7/7/08

Abandoned.

I'm crying again. I hate Mondays, most especially. The idea of eating lunch alone. Walking in the hallways alone. I'm practically alone. Again. Once more. I miss my friends who are not just some trophy friends were they're there because you're colleagues but because they really are you're friends. My sched is different from all of them and I really don't have friends in the class I'm in now and will be till I graduate.
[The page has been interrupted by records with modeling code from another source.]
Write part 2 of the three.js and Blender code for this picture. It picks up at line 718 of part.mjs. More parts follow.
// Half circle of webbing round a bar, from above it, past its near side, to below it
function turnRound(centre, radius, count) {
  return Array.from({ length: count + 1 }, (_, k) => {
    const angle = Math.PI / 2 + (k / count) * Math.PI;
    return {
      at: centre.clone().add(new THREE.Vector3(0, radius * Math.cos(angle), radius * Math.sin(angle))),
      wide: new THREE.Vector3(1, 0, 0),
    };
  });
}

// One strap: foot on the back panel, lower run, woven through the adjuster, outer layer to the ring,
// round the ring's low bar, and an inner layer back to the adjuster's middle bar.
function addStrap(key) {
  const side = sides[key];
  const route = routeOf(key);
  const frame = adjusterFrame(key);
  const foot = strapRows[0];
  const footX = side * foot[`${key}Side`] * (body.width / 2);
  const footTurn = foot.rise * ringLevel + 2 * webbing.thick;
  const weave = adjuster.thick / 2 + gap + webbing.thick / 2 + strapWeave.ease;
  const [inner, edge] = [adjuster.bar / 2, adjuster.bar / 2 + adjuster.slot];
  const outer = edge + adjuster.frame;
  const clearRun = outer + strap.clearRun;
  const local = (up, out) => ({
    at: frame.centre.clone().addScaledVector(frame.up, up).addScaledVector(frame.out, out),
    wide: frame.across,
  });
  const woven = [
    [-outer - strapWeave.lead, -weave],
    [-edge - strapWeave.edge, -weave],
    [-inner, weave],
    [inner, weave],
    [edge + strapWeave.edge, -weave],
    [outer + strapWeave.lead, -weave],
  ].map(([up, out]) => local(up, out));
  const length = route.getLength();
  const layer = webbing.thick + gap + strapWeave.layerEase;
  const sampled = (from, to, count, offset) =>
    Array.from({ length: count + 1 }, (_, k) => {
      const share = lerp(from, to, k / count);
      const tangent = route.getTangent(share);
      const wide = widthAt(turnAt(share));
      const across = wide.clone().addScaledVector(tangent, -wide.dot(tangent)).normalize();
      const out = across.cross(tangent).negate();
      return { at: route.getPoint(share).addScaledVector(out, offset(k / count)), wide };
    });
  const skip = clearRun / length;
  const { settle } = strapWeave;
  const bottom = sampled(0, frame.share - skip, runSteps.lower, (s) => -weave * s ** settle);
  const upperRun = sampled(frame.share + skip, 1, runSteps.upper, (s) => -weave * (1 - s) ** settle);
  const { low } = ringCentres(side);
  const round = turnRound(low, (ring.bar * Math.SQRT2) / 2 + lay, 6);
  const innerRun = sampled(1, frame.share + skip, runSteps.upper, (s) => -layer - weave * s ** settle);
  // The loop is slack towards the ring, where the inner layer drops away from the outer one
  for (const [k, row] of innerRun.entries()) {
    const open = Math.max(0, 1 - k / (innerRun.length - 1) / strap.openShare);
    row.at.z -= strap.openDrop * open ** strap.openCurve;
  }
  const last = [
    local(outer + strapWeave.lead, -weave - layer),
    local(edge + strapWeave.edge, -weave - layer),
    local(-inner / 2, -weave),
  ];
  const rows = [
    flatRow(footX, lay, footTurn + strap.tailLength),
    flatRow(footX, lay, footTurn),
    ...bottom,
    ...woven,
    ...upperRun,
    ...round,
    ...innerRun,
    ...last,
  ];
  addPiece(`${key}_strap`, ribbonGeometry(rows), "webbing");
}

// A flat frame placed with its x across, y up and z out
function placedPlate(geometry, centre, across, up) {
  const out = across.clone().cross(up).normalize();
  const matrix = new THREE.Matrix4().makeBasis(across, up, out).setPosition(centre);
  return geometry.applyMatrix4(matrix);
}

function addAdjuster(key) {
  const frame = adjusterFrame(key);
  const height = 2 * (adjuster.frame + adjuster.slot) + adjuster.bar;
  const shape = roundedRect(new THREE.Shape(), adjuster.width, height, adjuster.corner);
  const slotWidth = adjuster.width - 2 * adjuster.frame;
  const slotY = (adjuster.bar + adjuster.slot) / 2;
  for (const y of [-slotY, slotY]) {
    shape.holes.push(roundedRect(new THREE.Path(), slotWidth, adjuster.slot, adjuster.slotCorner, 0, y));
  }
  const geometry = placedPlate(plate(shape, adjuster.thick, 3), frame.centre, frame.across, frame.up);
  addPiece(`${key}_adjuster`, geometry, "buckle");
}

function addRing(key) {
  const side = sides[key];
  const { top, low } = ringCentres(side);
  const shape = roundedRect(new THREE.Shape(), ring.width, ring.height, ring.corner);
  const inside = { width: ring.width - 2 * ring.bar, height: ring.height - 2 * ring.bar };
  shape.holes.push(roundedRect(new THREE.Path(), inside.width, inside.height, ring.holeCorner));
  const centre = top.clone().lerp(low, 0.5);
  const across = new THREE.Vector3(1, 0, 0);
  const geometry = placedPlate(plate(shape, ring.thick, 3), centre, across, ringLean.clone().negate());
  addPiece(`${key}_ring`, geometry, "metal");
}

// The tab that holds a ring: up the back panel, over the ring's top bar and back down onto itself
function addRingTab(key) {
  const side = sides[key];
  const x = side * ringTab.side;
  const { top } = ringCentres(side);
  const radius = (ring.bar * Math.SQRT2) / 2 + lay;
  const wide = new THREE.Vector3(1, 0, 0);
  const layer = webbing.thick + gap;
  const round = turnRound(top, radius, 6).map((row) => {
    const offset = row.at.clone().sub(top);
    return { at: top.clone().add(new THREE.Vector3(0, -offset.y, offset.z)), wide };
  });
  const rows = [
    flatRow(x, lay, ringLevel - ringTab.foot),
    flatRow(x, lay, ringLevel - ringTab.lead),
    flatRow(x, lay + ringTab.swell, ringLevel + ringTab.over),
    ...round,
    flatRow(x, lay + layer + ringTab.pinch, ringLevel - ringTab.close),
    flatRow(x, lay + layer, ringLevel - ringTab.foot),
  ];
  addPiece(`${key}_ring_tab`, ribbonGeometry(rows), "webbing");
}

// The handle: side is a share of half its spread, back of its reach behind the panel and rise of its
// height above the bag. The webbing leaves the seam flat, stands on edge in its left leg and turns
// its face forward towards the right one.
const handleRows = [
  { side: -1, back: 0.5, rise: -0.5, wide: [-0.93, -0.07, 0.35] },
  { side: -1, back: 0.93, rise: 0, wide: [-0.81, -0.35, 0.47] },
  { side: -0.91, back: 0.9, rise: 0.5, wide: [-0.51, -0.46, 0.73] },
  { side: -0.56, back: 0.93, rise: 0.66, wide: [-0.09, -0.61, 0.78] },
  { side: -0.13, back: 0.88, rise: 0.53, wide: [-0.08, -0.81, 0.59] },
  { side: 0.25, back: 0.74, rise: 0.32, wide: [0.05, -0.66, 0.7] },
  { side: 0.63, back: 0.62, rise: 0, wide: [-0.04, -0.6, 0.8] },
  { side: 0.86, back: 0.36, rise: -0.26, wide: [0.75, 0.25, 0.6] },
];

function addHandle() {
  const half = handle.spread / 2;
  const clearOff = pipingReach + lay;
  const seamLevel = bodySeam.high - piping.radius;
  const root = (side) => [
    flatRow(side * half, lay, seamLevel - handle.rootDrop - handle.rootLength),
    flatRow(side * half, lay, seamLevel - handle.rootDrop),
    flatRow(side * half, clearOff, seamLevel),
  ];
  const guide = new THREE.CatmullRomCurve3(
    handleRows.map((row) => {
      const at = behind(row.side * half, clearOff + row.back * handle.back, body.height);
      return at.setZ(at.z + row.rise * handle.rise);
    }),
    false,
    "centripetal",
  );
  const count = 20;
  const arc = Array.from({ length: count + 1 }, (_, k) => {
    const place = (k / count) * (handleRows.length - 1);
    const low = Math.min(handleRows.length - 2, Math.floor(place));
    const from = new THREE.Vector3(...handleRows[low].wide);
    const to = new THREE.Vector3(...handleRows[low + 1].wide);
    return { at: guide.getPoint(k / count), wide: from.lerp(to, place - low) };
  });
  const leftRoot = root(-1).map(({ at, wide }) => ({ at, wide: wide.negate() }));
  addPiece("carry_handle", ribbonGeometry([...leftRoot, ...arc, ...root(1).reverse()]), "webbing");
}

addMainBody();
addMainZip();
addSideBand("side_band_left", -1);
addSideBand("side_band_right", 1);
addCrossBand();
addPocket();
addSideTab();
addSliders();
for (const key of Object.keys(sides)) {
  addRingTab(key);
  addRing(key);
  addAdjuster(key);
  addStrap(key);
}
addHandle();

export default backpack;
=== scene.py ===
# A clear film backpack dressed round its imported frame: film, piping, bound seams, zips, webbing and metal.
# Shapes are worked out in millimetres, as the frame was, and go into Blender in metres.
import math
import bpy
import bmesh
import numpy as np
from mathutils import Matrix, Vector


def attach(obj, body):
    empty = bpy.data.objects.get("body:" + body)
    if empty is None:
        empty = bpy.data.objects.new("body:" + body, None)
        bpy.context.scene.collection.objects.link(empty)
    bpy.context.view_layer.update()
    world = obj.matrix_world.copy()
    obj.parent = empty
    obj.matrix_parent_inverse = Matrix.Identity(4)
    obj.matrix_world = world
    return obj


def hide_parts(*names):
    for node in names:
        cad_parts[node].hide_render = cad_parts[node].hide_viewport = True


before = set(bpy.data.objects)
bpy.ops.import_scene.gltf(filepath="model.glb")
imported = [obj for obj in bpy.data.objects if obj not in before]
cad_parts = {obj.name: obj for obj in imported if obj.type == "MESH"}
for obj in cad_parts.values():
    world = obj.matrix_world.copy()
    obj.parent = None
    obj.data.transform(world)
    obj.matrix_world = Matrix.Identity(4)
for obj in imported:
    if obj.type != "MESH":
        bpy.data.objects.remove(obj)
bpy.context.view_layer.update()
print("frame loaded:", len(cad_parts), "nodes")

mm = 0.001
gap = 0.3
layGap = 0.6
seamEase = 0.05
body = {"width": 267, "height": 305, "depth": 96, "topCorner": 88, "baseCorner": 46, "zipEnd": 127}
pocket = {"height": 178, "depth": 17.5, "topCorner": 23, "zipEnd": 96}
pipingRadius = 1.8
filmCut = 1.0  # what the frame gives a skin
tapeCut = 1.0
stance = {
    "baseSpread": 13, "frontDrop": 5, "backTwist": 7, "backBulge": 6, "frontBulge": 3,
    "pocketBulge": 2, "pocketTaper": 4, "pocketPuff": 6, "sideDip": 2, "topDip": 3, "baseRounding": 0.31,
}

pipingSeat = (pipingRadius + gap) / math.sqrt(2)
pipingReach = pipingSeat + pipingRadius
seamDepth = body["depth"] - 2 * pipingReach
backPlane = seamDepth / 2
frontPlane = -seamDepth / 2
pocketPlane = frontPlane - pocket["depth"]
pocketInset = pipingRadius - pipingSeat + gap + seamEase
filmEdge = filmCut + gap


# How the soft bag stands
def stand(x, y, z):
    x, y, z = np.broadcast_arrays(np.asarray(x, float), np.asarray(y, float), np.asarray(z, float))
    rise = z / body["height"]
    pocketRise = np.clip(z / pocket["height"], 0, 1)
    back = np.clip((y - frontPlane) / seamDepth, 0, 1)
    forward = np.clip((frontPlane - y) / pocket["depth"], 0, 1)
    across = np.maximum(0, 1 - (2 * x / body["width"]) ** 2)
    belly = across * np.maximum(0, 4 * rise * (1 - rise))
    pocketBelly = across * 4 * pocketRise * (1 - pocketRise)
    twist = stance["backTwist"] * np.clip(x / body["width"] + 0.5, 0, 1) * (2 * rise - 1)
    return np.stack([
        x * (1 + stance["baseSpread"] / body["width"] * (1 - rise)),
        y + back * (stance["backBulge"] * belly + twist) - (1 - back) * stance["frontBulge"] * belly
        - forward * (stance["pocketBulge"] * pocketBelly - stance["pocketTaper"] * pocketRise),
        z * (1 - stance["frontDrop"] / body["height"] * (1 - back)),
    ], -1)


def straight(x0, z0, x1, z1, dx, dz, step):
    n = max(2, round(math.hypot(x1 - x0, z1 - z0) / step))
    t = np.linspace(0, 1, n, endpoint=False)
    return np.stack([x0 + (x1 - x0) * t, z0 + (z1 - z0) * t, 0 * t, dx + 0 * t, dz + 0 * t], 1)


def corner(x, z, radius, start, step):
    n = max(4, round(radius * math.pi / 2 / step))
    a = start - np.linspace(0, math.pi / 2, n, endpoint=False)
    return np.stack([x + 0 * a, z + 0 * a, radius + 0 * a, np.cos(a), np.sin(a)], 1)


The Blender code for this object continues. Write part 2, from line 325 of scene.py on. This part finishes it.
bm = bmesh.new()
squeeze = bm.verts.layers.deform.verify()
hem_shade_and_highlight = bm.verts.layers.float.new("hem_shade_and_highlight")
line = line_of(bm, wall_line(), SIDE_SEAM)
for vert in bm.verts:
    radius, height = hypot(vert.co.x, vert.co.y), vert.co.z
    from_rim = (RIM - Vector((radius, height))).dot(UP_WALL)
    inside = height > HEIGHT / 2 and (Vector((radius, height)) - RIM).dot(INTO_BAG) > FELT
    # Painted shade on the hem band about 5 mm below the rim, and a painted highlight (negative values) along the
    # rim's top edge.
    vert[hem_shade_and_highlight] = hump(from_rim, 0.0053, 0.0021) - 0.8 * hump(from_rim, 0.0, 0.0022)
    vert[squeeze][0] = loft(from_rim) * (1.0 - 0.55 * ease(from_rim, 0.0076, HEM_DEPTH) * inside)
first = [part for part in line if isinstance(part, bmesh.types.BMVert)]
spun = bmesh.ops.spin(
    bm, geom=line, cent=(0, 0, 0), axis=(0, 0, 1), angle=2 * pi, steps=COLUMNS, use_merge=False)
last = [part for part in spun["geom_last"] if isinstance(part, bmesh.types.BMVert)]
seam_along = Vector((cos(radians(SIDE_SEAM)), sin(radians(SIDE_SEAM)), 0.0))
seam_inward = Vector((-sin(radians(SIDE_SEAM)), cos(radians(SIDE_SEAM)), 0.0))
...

Plus going home to a boyfriend whom I can't talk straight and have his undivided attention because the only place where he can chat with me is his office were he just sneaks out to chat most of the time and he has too much work in his hands. So he'll sends me messages every now and then but the next thing I'd know, he went home already or went somewhere because of something blah blah reasons. But I don't complain and just let the idea go because that's his life. He needs to attend to his own responsibilities at work and of course to his needs as a person too. I respect that. ( or I'm just toooooo good.)

I come to realize that I'm STILL alone. No one ever sticks around to give me company. At the end of the day, it's still me against this harsh world. No one is ever constant. I hate INDEPENDENCE. Coz I grew up being loved and my idea of being loved is the presence of people who loves me and I love surrounding me. Without the presence, I just lose it.

And so I'll sleep tonight with another teary eyed episode. And wake up in the wee hours of the morning to study. Come to think of it, the only constant thing in my life right now is... MY TEXTBOOK. It's my companion to everywhere I go. At least it can just sit there and say nothing but I know I won't feel so much abandoned because I can pre-occupy my mind by reading it or even just by mere scanning.

This is what I hate most about being USED to things or persons. Once they're gone, taken away from me, or they don't do things they normally do anymore and give me too many reasons which I know are reasonable for them but not for me...it's either I break down or I turned into this stoned person. Cold and emotionless. Better this way I guess, I can just go on with life without being mad at someone but myself. At least nobody gets hurt. Only my heart is continually bruised.